Rivera was able to get Josey, who was wearing a life jacket, back onto the boat, but unfortunately could not do the same for herself. Another boater found him sleeping by himself on the boat. Josey told him that his mom wasn’t able to make it back. Once the boat was searched they discovered her adult sized life jacket and identification.

After search and rescue efforts were used on the lake, a body was found the morning of July 13. Later that day, the Ventura County Sheriff confirmed that the remains that were found were Rivera’s and that she sadly passed away. Coincidentally it was the seven year anniversary of the death of her “Glee” co-star, Corey Monteith.

River’s breakthrough role was playing a Latina, lesbian cheerleader on the TV show, “Glee.” Her character had a huge impact on the LGBTQA+ community. For many, myself included, she was the first female person of color we saw openly struggling with navigating her sexuality and coming out on screen.

When you’re able to closely identify with a character who’s going through a lot of the same things you struggle with internally, you tend to develop an attachment to that character. She gave me hope while I was still closeted. She showed me that you may lose some people who are important to you when you come out and that you can still survive it, even though it’s painful. And being able to see a happy and loving lesbian relationship between Santana and Brittany is how I learned that it is possible to find genuine love as a lesbian.

In season 3, episode 7, Santana comes out to her grandmother. One of the things she said really hit home with me:

“[Being gay] makes every day feel like a war. I walk around so mad at the world, but I’m really just fighting with myself. And I don’t want to fight anymore, I’m just too tired. I have to just be me.”

The first time I heard this I burst into tears thinking, “That’s exactly how I feel. I’m not broken, other people experience the same thing.”
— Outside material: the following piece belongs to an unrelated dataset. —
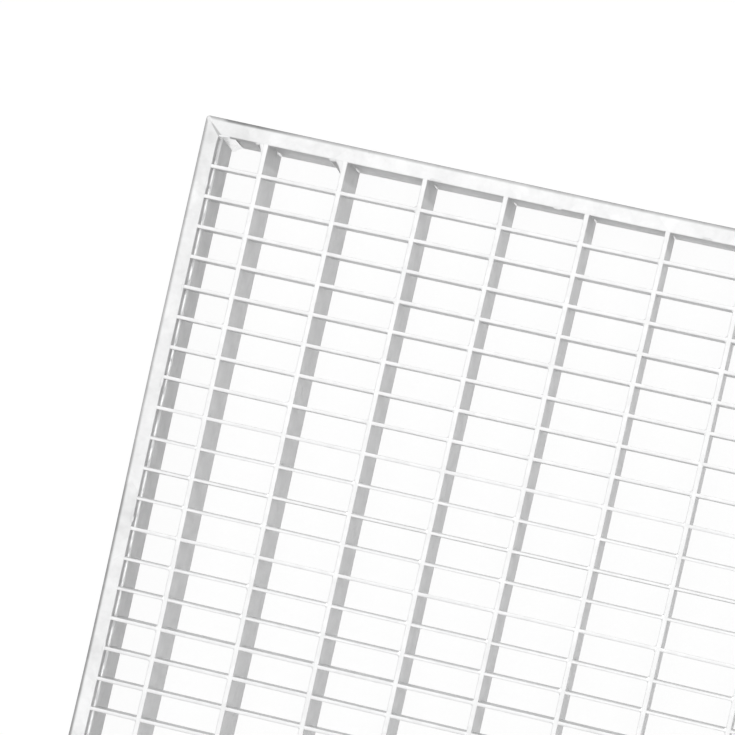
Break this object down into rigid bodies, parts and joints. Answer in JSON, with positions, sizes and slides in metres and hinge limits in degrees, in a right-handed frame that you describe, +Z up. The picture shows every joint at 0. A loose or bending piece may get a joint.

Rivera’s character, Santana Lopez, definitely played a huge part in my life growing up. She led me to pursue learning who I am as opposed to just trying to fit into the mold that everyone else had made for me. She showed me that there is nothing more freeing than being who you truly are. It’s hard, but in the end it is definitely worth it. Naya Rivera will be missed by many, those who were a direct part of her life and those whose lives she’s touched by playing a queer POC on screen.